We knew it would be wasteful

We knew it would be wasteful to leave perfectly good groceries unclaimed in the middle of the road, so Juanita and I did what any good runners would do — we stuffed them in our shirts and kept running.

Dear readers, I know you think I make up stories.

Surely, there’s no way someone could have as many running adventures (or misadventures) as I do. No one can trip and fall down THAT many times. Or see THAT many monsters. Or eat THAT many tacos and still manage to waddle faster than a panda bear.

But I promise you — I can’t make this stuff up.

I show up to run, and the adventures just follow. Take, for example, the shenanigans I found myself in the midst of just last Wednesday evening.

I was out for an easy, typical run at Trinidad Lake with my good buddy Juanita and her loyal running dog, Ollie. But as you will see from the tale that follows, for us, a ‘typical’ run is anything but.

Juanita and I were both hot and tired this particular evening, so we decided to employ a running strategy we have dubbed “wogging.” Half jog. Half walk. The rules are simple: when someone might be looking, we run. When no one is around to see us, we walk.
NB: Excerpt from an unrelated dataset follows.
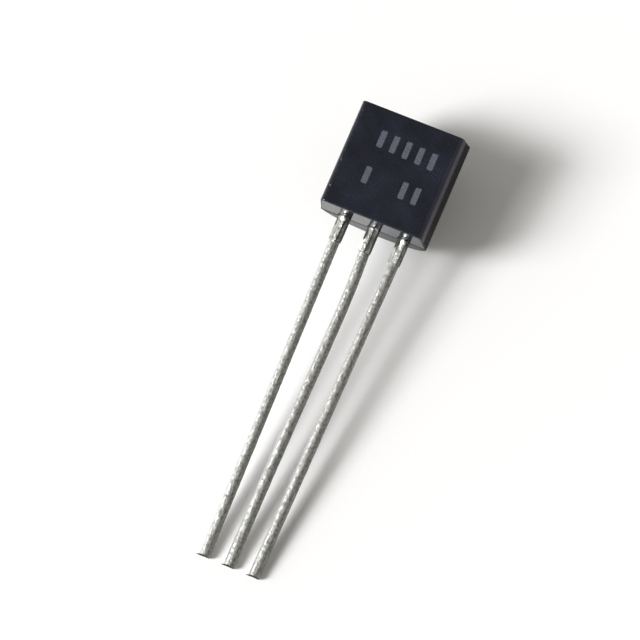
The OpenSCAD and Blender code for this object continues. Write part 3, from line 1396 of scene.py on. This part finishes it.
@dataclass
class Lead:
    """A lead: stamped strip inside the case and beside it, dipped in solder further out.

    Solder climbed part of the bare root in a narrow run, which ends in a bead on some leads.
    """

    level: LevelFrame
    node: str
    x: float
    aside: float = 0.03
    # The bare root beside the case, with rolled upper edges and a torn right shoulder
    root_w: float = 0.476
    root_l: float = 1.0
    strip_t: float = 0.376
    roll_r: float = 0.045
    roll_steps: int = 4
    torn_l: float = 0.16
    station: float = 0.05
    wander: float = 0.006
    wander_waves: Span = (3.0, 6.0)
    margin_shift: float = 0.0
    # The dipped leg, which leans to one side or bows near the case
    lead_w: float = 0.455
    lead_t: float = 0.404
    corner_r: float = 0.19
    lean: float = 0.0
    bow: float = 0.0
    relief: float = 0.01
    grain: Triple = (0.1, 0.17, 0.1)
    overlap: float = 0.05
    # The run of climbed solder: its place across the lead at the case and at its far end, and how
    # far it stands proud of the strip
    run_x: Span = (0.0, 0.0)
    run_w: float = 0.15
    run_t: float = 0.11
    run_proud: float = 0.055
    run_tilt: float = 0.16
    run_relief: float = 0.016
    run_grain: Triple = (0.08, 0.12, 0.08)
    # The bead, a flattened ball whose middle is 0.9 of its radius from the case, or none where its
    # radius is 0
    bead_r: float = 0.0
    bead_out: float = 0.9
    bead_z: float = 2.64
    bead_flat: float = 0.45
    bead_facing: Triple = (-0.27, -0.27, 0.92)
    # The cut end: where its slant starts below the lead's middle, and how far back it leads
    cut_l: float = 0.07
    cut_start: float = 0.13
    cut_slant: float = 0.065
    cut_margin: float = 0.004
    burr_l: float = 0.11
    burr_t: float = 0.045
    burr_down: float = 0.11

    def across(self, name: str, side: Sequence[Span], material: Material) -> Piece:
        """Makes a block with one outline right across the part, which serves to cut the lead.

        Args:
            name: The object's name.
            side: Y and Z of the outline's points.
            material: The material of the cut.

        Returns:
            The block.
        """
        return loft(name, [[(x, y, z) for y, z in side] for x in (-3.0, 3.0)], material)

    def tip_cutter(self, metal: Material) -> Piece:
        """Makes the wedge that leaves the lead's end sheared at a slant.

        Args:
            metal: The material of the cut face.

        Returns:
            The cutter.
        """
        low = self.level.lead_z - self.cut_start
        high = self.level.lead_z + self.lead_t / 2
        above = 2 * high - low
        end = -self.level.lead_l
        slant = [(end + 0.002, low), (end + self.cut_slant, high), (end + 2 * self.cut_slant, above)]
        return self.across("tip_cutter", [(end - 1.0, low), *slant, (end - 1.0, above)], metal)

    def burr(self, metal: Material) -> Piece:
        """Makes the thin lip that the cutter dragged out to the left of the lead's end.

        Args:
            metal: The material.

        Returns:
            The solid.
        """
        tip_x = self.x + self.aside + self.lean - self.lead_w / 2
        low = -self.level.lead_l + self.cut_margin
        middle_z = self.level.lead_z - self.burr_down
        # How far out each ring lies, half its height, and its share of the full thickness
        outline = ((-0.8, 0.05, 1.0), (0.0, 0.05, 1.0), (0.6, 0.04, 0.6), (1.0, 0.02, 0.3))
        rings = []
        for out, half_z, thick in outline:
            x = tip_x - self.burr_l * out
            high = low + self.burr_t * thick
            corners = ((low, -half_z), (low, half_z), (high, half_z), (high, -half_z))
            rings.append([(x, y, middle_z + z) for y, z in corners])
        return loft("burr", rings, metal)

    def root(self, strip: Material) -> Piece:
        """Makes the bare root beside the case, with rolled upper edges and sheared sides.

        Args:
            strip: The material.

        Returns:
            The solid.
        """
        half_t, r, middle = self.strip_t / 2, self.roll_r, self.x + self.aside
        steps = round(self.root_l / self.station)
        shoulder = (self.root_w - self.lead_w) / 2
        rings = []
        for k in range(steps + 1):
            y = -self.root_l * k / steps
            edges = []
            for layer in (4, 9):
                place = Vector((self.x * self.wander_waves[0], y * self.wander_waves[1], layer))
                edges.append(self.root_w / 2 - self.wander * abs(noise.noise(place)))
            left, right = edges
            right -= shoulder * max(0.0, 1 - (self.root_l + y) / self.torn_l)
            ring = [(-left, -half_t), (right, -half_t)]
            ring += arc((right - r, half_t - r), r, 0.0, QUARTER, self.roll_steps)
            ring += arc((r - left, half_t - r), r, QUARTER, math.pi, self.roll_steps)
            rings.append([(middle + x, y, self.level.lead_z + z) for x, z in ring])
        return loft("root", rings, strip)

    def bead(self, solder: Material) -> Piece:
        """Makes the small bead in which the climbed solder ends at the case.

        Args:
            solder: The material.

        Returns:
            The solid.
        """
        x = self.x + self.aside + self.run_x[0]
        middle = Vector((x, -self.bead_out * self.bead_r, self.bead_z))
        facing = Vector(self.bead_facing).to_track_quat("Z", "Y")
        piece = mesh_object("bead", [], [], solder)
        with edited(piece.data) as shape:
            bmesh.ops.create_icosphere(shape, subdivisions=3, radius=self.bead_r)
            for vertex in shape.verts:
                vertex.co.z *= self.bead_flat
                vertex.co = facing @ vertex.co + middle
        return piece

    def leg(self, tree: ShapeTree, solder: Material) -> Piece:
        """Makes the stretch that was dipped in solder.

        Args:
            tree: The tree of a solder-coated bar.
            solder: The material.

        Returns:
            The solid.
        """
        return tree.make(
            "leg",
            solder,
            Start=(self.x + self.aside, self.overlap - self.root_l, self.level.lead_z),
            Length=self.level.lead_l - self.root_l + self.overlap - self.cut_margin,
            Lean=self.lean,
            Bow=self.bow,
            Width=self.lead_w,
            Thickness=self.lead_t,
            Corner=self.corner_r,
            Ring_step=0.045,
            Relief=self.relief,
            Grain=self.grain,
            Cut_length=self.cut_l,
        )

    def run(self, tree: ShapeTree, solder: Material) -> Piece:
        """Makes the run of solder that climbed the root.

        Args:
            tree: The tree of a solder-coated bar.
            solder: The material.

        Returns:
            The solid.
        """
        z = self.level.lead_z + self.strip_t / 2 + self.run_proud - self.run_t / 2
        return tree.make(
            "run",
            solder,
            Start=(self.x + self.aside + self.run_x[0], -0.01, z),
            Length=self.root_l + self.overlap,
            Lean=self.run_x[1] - self.run_x[0],
            Tilt=self.run_tilt,
            Width=self.run_w,
            Thickness=self.run_t,
            Corner=self.run_t * 0.4,
            Ring_step=0.03,
            Relief=self.run_relief,
            Grain=self.run_grain,
            Cut_length=0.01,
        )

    def dress(self, lead: Piece, edge: Material) -> None:
        """Gives the root its stamped side faces, and each point its distance from the root's middle.

        Args:
            lead: The piece in the level frame.
            edge: The finish of the stamped faces.
        """
        lead.data.materials.append(edge)
        for face in lead.data.polygons:
            beside = -self.root_l - 0.01 < face.center.y < 0
            if beside and (abs(face.normal.x) > 0.9 or face.normal.y < -0.9):
                face.material_index = len(lead.data.materials) - 1
        across = lead.data.attributes.new(ACROSS, "FLOAT", "POINT")
        middle = self.x + self.aside - self.margin_shift
        across.data.foreach_set("value", [v.co.x - middle for v in lead.data.vertices])

    def build(self, tree: ShapeTree, metals: dict[Metal, Material]) -> None:
        """Builds the lead.

        Args:
            tree: The tree of a solder-coated bar.
            metals: The finishes of the leads.
        """
        strip = metals[Metal.BARE if self.bead_r else Metal.CLIMBED]
        start = -self.overlap / 2
        kept = self.across("inside", [(start, -1), (5, -1), (5, 5), (start, 5)], strip)
        lead = combine(self.level.level_copy(self.node, strip), [kept], "INTERSECT")
        solder = metals[Metal.DIPPED]
        added = [self.root(strip), self.leg(tree, solder), self.run(tree, solder)]
        if self.bead_r:
            added.append(self.bead(metals[Metal.BEADED]))
        lead = combine(lead, added, "UNION")
        lead = combine(lead, [self.tip_cutter(metals[Metal.SHEARED])], "DIFFERENCE")
        lead = combine(lead, [self.burr(metals[Metal.SHEARED])], "UNION")
        lead.name = "tinned_" + self.node
        smooth(lead)
        self.dress(lead, metals[Metal.STAMPED])
        self.level.hand_over(lead, self.node, Slot.LEAD)


@dataclass
class Transistor:
    """The whole part."""

    level: LevelFrame
    bead_r: float = 0.125

    def leads(self) -> list[Lead]:
        """Lays out the three leads, each with its own lean or bow and its own run of solder.

        Returns:
            The leads, from left to right.
        """
        level, pitch = self.level, self.level.lead_pitch
        beaded = partial(Lead, level, bead_r=self.bead_r)
        return [
            beaded("emitter_lead", -pitch, lean=0.22, run_x=(0.03, 0.0), run_w=0.18, margin_shift=0.06),
            Lead(level, "base_lead", 0.0, bow=0.09, run_x=(-0.01, -0.03), run_w=0.16, run_proud=0.04),
            beaded(
                "collector_lead", pitch, lean=-0.21, run_x=(0.06, 0.03), run_w=0.24, margin_shift=-0.03
            ),
        ]

    def build(self) -> None:
        """Builds every piece and dresses the CAD nodes that stay."""
        MouldedCase(self.level).build({s: f.make(self.level) for s, f in SKINS.items()})
        metals = {m: f.make(self.level) for m, f in METALS.items()}
        tree = solder_run_tree()
        for lead in self.leads():
            lead.build(tree, metals)
        for finish, names in KEPT_NODES.items():
            material = finish.make(self.level)
            for name in names:
                mesh = self.level.nodes[name].data
                mesh.materials.clear()
                mesh.materials.append(material)
                log.info("%s: %s", name, material.name)


def main() -> None:
    """Builds the studio and the part."""
    logging.basicConfig(level=logging.INFO, format="%(message)s")
    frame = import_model()
    level = LevelFrame(frame)
    log.info(
        "case %.3f x %.3f x %.3f mm, lead plane %.3f, pitch %.3f, leads %.3f mm",
        level.case_w, level.case_h, level.case_t, level.lead_z, level.lead_pitch, level.lead_l,
    )
    Studio().build()
    Transistor(level).build()


if __name__ == "__main__":
    main()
In this way, we are able to maintain the illusion of being dedicated runners. When in reality, we are quite often as lazy as the day is long.

One perfect strategy for “wogging” is to blame our frequent stops on Juanita’s dog, Ollie. When I’m tired, I tell Juanita that we need to stop and walk for a minute because Ollie needs a drink. Or because Ollie got a sticker in his foot. Or because Ollie looks like he wants to pause and smell a rock. It is amazing, sometimes, how many times Ollie needs to sit for a spell to enjoy the beauty of a sunset. Or contemplate a bird that is chirping in the distance.
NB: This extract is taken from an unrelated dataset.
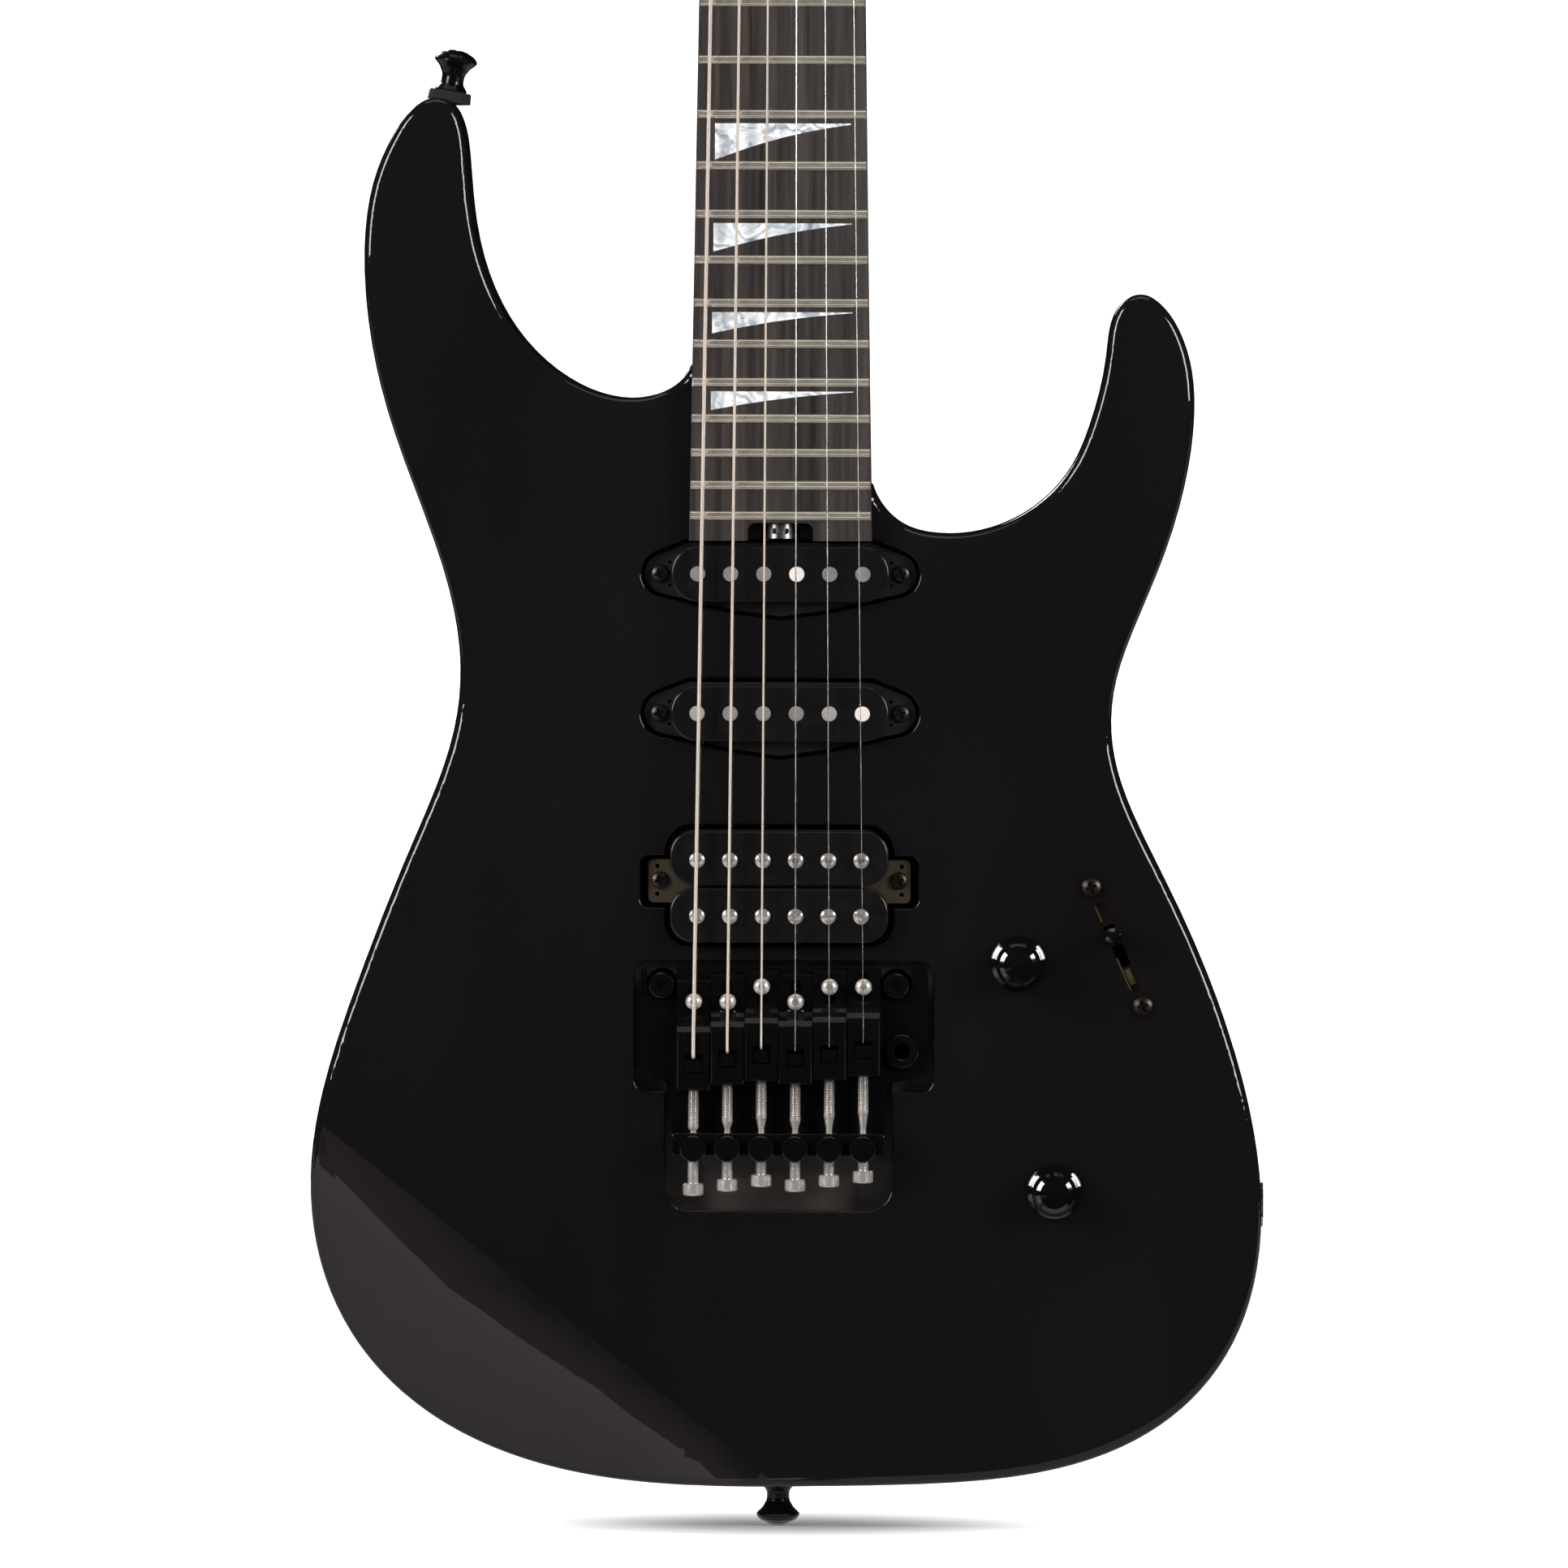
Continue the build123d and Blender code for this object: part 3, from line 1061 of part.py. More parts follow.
# ---- strings ----
def string(i):
    """Rods from the string block over saddle and nut, under the retainer, to the post."""
    r, x, nut_x = STRING_R[i], BRIDGE_X[i], NUT_X[i]
    z = saddle_z(i)
    bridge_y = saddle_crest(i) - r - 0.02
    under_bar = RETAINER_H - r - 0.06
    post_x, post_along = POSTS[i]
    points = [
        (x, SADDLE_SCREW_Y, z - 6.3),
        (x, bridge_y, z - 6.3),
        (x, bridge_y, z),
        (nut_x, nut_y(i), NUT_Z),
        (nut_x, nut_y(i), NUT_END_Z + 0.3),
        head_point(nut_x * 0.99, 12.0, under_bar),
        head_point(nut_x * 0.98, 18.0, under_bar),
        head_point(post_x + POST_R + r + STRING_GAP, post_along, 6.0 + r),
    ]
    path = rod(points[0], points[1], r)
    for a, b in zip(points[1:-1], points[2:]):
        path += rod(a, b, r)
    for p in points[1:-1]:
        path += Pos(*p) * Sphere(r)
    return path


save("strings", [string(i) for i in range(6)])
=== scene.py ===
# An electric guitar with a locking tremolo, standing upright on a pale sweep.
# +Z runs up the neck, the front faces -Y, the bass side is -X.
# Shapes are worked out in millimetres and scaled to metres as meshes are built.
# The stage, lights and camera are given in metres.
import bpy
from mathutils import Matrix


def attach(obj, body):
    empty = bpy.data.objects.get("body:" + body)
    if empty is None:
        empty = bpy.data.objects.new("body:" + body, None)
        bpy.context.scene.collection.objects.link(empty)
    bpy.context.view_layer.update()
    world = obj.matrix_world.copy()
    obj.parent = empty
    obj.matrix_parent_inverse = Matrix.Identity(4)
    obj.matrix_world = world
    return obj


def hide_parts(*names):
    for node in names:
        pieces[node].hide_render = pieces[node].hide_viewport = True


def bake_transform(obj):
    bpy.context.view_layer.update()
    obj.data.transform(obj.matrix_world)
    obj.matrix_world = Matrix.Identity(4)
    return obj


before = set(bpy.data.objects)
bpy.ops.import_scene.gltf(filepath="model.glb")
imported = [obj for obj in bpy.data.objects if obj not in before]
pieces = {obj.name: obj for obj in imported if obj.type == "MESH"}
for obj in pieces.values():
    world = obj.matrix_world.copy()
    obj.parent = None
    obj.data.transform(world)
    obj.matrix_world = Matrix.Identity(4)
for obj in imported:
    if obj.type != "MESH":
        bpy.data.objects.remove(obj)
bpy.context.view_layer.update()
import bpy
import bmesh
import math
import numpy as np
from mathutils import Vector, Matrix

MM = 0.001

# strings, thickest first
STRING_RADII = [0.585, 0.457, 0.330, 0.216, 0.165, 0.127]
SADDLE_SHIFT = [-2.4, -0.7, 0.5, -0.4, 0.9, 2.2]  # each saddle along Z
SADDLE_Z = 149
SADDLE_PITCH = 10.7
NUT_PITCH = 7.34
POLE_PITCH = 10.4
SPRING_Y = 9.5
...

On this particular day, Ollie decided to help us out by utilizing his ‘leash pit maneuver’ to slow us down; i.e., every five minutes or so he would swing around behind me and ensnare me in his leash, so we would have to stop and untangle ourselves. He’s a very smart dog.

While Juanita and I are usually quite adept at faking a non-stop run for any onlookers who may be out and about, apparently on this occasion we failed. Someone must have seen us, and must have thought that our sputtering starts and stops were the product of a lack of proper nutrition — for as we rounded a curve in the road, what did we find laying in the dirt at our feet but a pile of brand new, apparently untouched groceries?

“Free food!” Juanita hollered. “I shall take the Cup O’ Soup. You shall take the box of spicy vegetables and rice.”

Obediently, I followed Juanita’s lead and snatched up the victuals so graciously left for us. But now what? How to take the food with us as we continued our run? It is difficult to wog whilst carrying groceries in one hand and a water bottle and/or dog leash in the other.

Again, Juanita had a brilliant idea: we would stuff the groceries into our shirts and continue our wog.

And so we did.

After bounding along laden with our treasure for several minutes, I again began to tire and slow my steps, no doubt due to the added effort required to carry my box of spicy vegetables and rice. However, as I did so, Ollie’s attention was caught by something in the distance in front of us. He decided he needed to get closer to investigate — and away he dashed, pulling Juanita along in an unwilling sprint behind him.

“Whooooaaaa!” she hollered, and she spiraled down the road, kicking up a trail of dust behind her as she struggled to hold on to her careening pooch.

I sprinted with all my might to catch up to Juanita and help her hold on to Ollie. As I finally came up even with her again, she managed to put on the brakes, and we squinted up the road to see what had caught Ollie’s attention.

And that’s when we saw them. A herd of elk was stampeding towards us.

There had to be at least 100.

I felt sheer terror coursing through my veins. My stomach clenched — I couldn’t breathe. What was I to do? Pray that Ollie would defend us? Throw my box of spicy vegetables and rice at the elk in order to distract them? Grab Juanita and skitter up the closest tree?

As my panic reached a crescendo, thankfully, the running gods looked down upon us and decided to spare us for another day. The elk herd made a sharp turn to the right and galloped into a dense thicket, leaving Juanita, Ollie, and I to stare after them as they disappeared from sight.

Slowly, tentatively, our trio tip-toed our way past the elk thicket and back to our respective vehicles. As I left the lake that evening, I knew that I was lucky. Lucky to have survived yet another escapade that proves that I’m a shenanigans lightning-rod. And lucky to have held on to my box of spicy vegetables and rice. Because now I didn’t have to worry about deciding what to cook my family for dinner.